É uma ingenuidade as pessoas pensarem que os Poderes da República irão se contentar sempre em agir para impor leis e ordens que elas queiram.     

É normal que eles acabem por definir e decidir por eles mesmos as ações que irão realizar e instituir, e que sejam naturalmente para atender os objetivos do Estado e os interesses da sociedade. O que leva a hiper democracia e a pontos de ruptura, e que deveria ser combatido, é quando são estabelecidas aquelas ações convenientes às autoridades para atender interesses próprios, algumas vezes escusos.
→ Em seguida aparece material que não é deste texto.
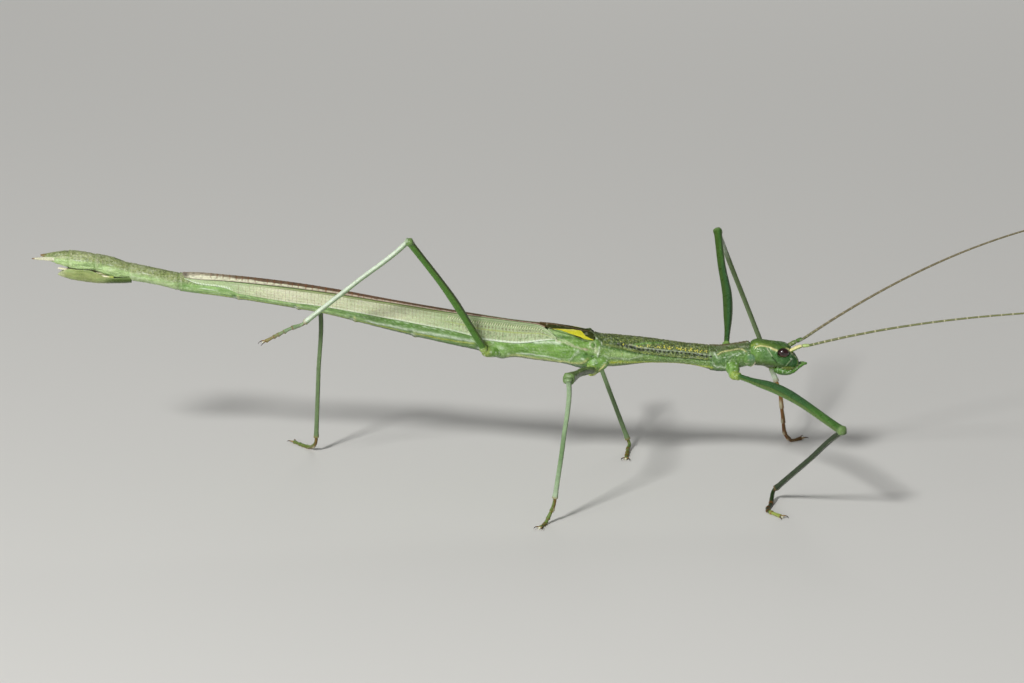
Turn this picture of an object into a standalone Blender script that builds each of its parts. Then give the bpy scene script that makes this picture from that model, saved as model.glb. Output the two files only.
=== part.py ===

Permitam-me reafirmar que não é um problema do momento que vivemos, não se trata somente de defender um partido ou um governo.  A luta é pela vida, por liberdade, pela defesa de instituições republicanas, democráticas e com legitimidade e sem apoio do crime organizado. Se não houver mudanças na maneira de atuar e compromisso com o futuro dos principais atores institucionais a problemática continuará a existir em governos futuros.

 


[1] Carlos Alberto Pinto Silva / General de Exército da reserva / Ex-comandante do Comando Militar do Oeste, do Comando Militar do Sul, do Comando de Operações Terrestres, Ex-comandante do 2º BIS e da 17ª Buda Inf. Sol, Chefe do EM do CMA, Membro da Academia de Defesa e do CEBRES.

[2] Subversão.

[3] Lideranças formadas de cidadãos possuidores de representatividade, social, legal, ou pertencentes à iniciativa privada capazes de opor ideias aos Poderes constituídos. Ex: federação das indústrias; federação da agricultura; grupos de serviços.

[4] Ideia de José Ortega y Gasset em seu livro “A Rebelião das Massas” adaptadas para o atual momento.